**Task to complete:** Return exactly and only these lines: the first of the listing through the one containing "0.032), 0.35, 0.8)".

**Material provided:**
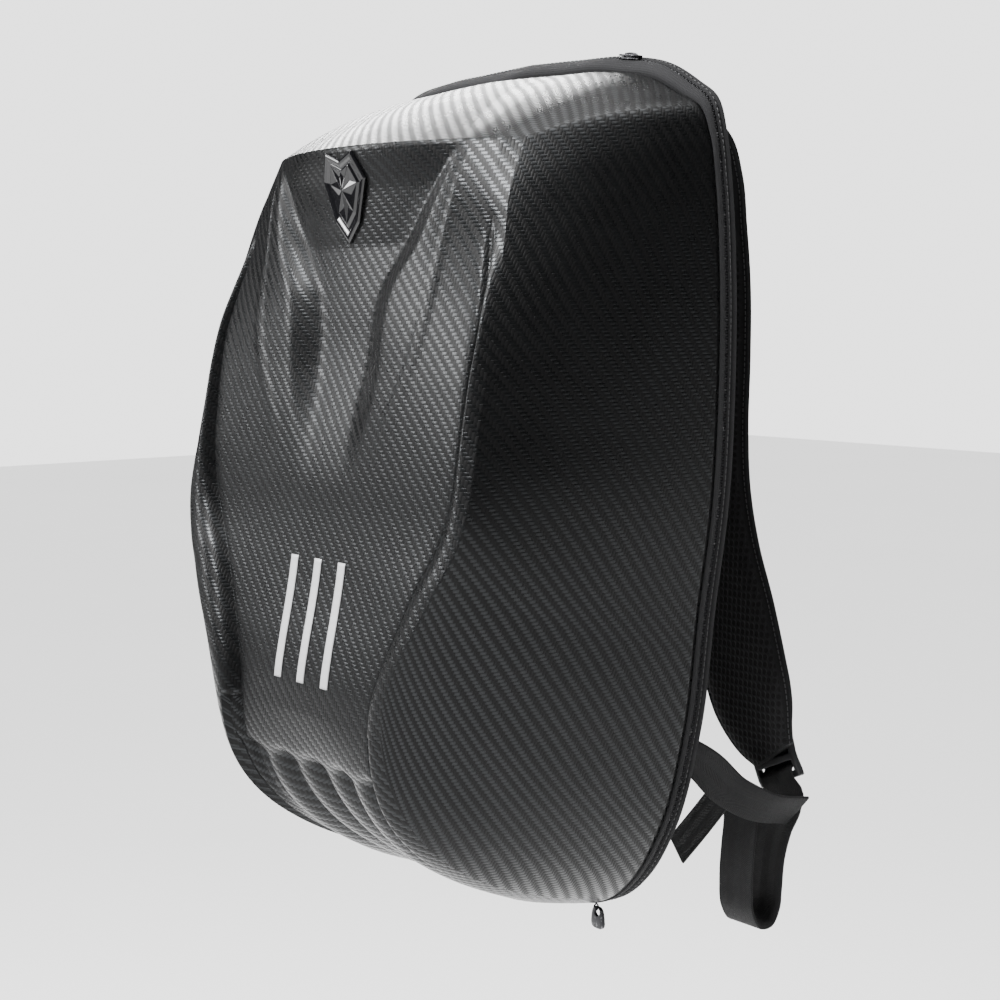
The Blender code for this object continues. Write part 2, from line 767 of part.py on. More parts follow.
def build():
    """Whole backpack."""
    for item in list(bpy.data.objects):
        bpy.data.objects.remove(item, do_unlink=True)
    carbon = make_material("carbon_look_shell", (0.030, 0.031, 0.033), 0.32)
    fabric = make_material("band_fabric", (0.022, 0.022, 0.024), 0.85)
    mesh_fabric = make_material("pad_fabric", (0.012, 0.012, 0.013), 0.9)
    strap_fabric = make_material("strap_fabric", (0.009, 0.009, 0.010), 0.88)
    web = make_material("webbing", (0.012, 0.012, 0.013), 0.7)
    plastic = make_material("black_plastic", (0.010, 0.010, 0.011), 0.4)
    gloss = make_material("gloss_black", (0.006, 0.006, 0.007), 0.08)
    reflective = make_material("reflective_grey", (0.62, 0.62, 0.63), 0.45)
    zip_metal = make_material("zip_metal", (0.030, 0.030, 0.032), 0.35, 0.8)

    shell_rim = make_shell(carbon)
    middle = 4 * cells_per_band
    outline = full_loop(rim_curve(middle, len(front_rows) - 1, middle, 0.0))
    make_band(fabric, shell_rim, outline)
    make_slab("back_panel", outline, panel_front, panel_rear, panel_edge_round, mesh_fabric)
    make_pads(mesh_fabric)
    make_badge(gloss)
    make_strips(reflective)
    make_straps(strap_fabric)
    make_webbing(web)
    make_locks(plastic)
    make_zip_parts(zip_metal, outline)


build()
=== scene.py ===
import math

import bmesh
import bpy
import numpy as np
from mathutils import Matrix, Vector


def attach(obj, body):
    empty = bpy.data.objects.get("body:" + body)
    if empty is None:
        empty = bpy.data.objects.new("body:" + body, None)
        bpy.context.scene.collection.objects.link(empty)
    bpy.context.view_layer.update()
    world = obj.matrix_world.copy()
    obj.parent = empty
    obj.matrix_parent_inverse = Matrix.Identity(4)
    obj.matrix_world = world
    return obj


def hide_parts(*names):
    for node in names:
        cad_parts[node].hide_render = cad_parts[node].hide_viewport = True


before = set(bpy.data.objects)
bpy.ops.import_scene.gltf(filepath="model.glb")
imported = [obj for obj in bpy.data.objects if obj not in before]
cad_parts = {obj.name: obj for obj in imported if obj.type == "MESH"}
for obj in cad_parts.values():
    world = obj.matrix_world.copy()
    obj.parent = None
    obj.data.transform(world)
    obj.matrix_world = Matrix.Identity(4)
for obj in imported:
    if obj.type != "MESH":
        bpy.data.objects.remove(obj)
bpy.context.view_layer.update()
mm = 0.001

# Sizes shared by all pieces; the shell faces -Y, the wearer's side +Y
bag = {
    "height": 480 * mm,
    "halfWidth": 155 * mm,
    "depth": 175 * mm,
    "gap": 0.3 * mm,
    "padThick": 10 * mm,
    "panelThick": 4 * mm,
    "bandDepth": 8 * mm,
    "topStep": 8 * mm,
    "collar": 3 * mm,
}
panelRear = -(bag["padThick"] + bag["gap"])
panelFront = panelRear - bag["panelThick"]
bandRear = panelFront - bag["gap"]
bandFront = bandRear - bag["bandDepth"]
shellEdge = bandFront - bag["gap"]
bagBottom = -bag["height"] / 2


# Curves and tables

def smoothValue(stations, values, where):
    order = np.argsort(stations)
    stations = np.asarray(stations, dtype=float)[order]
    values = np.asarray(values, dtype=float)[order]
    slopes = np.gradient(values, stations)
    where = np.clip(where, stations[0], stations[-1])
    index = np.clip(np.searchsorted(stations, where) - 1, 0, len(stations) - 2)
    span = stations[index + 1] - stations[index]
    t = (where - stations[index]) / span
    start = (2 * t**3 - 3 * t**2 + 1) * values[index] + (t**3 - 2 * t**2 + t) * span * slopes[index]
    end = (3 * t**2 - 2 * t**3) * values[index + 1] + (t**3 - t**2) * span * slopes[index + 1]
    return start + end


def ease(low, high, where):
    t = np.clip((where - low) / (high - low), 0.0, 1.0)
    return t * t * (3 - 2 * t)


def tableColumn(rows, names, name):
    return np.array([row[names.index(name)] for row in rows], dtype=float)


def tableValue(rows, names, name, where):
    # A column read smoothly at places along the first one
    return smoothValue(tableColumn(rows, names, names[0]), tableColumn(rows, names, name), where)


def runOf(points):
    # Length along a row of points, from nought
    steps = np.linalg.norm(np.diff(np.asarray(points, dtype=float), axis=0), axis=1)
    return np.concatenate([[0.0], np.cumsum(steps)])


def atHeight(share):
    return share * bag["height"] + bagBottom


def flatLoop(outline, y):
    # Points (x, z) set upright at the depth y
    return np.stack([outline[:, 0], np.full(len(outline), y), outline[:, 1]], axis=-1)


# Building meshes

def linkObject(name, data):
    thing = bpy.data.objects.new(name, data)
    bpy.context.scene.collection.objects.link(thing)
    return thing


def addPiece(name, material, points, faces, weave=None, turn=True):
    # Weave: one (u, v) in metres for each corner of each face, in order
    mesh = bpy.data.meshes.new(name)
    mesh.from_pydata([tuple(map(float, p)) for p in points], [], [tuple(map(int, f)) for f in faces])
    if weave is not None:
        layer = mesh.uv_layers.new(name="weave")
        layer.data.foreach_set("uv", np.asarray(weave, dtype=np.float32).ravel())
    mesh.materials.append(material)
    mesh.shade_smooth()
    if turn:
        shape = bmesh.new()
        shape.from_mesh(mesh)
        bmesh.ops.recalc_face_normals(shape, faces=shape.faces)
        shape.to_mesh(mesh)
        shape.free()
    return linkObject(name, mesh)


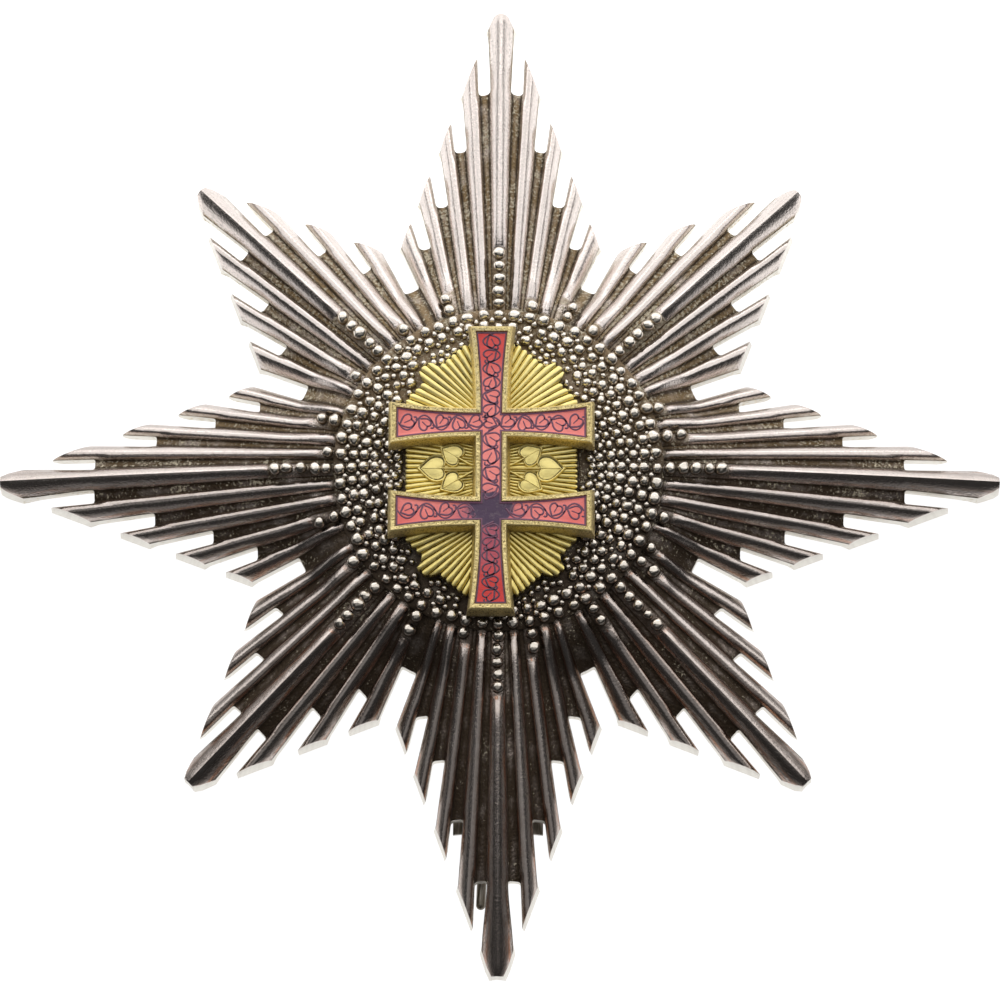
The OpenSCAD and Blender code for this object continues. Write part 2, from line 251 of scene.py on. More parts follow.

**Solution for this exercise:**
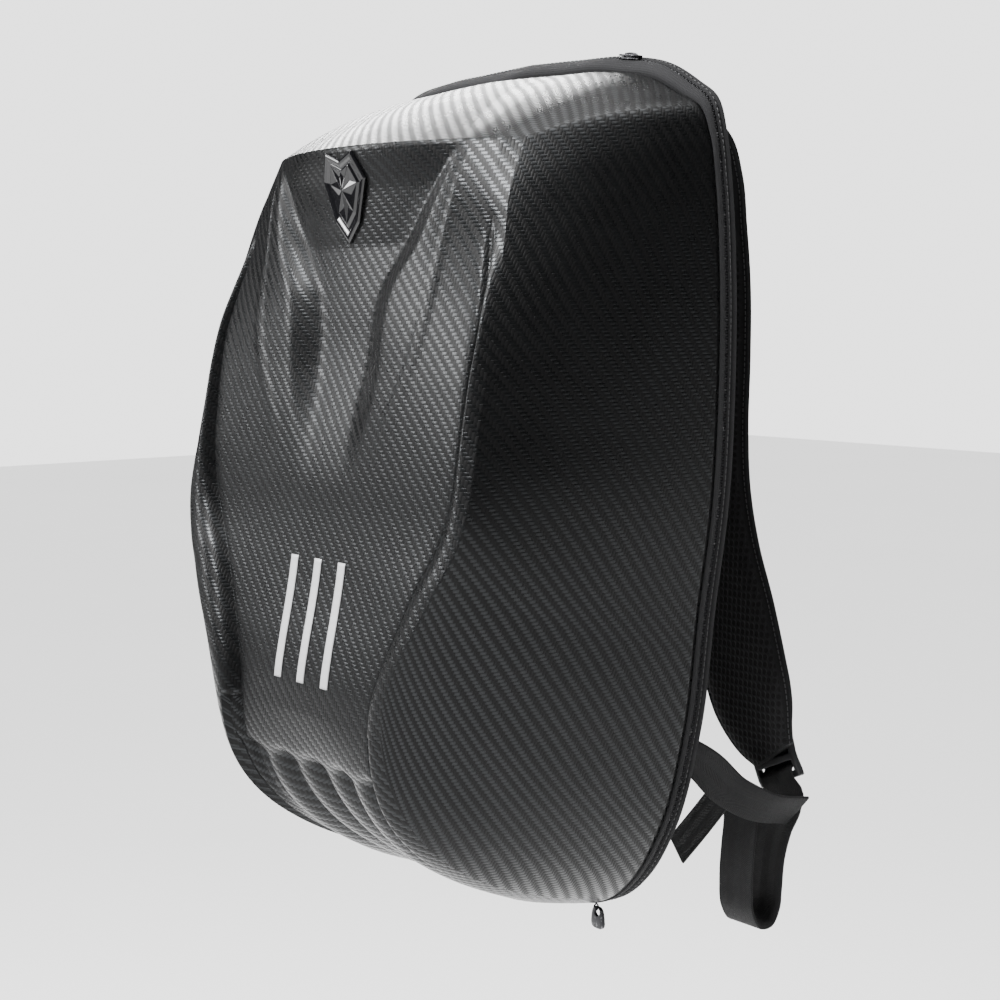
The Blender code for this object continues. Write part 2, from line 767 of part.py on. More parts follow.
def build():
    """Whole backpack."""
    for item in list(bpy.data.objects):
        bpy.data.objects.remove(item, do_unlink=True)
    carbon = make_material("carbon_look_shell", (0.030, 0.031, 0.033), 0.32)
    fabric = make_material("band_fabric", (0.022, 0.022, 0.024), 0.85)
    mesh_fabric = make_material("pad_fabric", (0.012, 0.012, 0.013), 0.9)
    strap_fabric = make_material("strap_fabric", (0.009, 0.009, 0.010), 0.88)
    web = make_material("webbing", (0.012, 0.012, 0.013), 0.7)
    plastic = make_material("black_plastic", (0.010, 0.010, 0.011), 0.4)
    gloss = make_material("gloss_black", (0.006, 0.006, 0.007), 0.08)
    reflective = make_material("reflective_grey", (0.62, 0.62, 0.63), 0.45)
    zip_metal = make_material("zip_metal", (0.030, 0.030, 0.032), 0.35, 0.8)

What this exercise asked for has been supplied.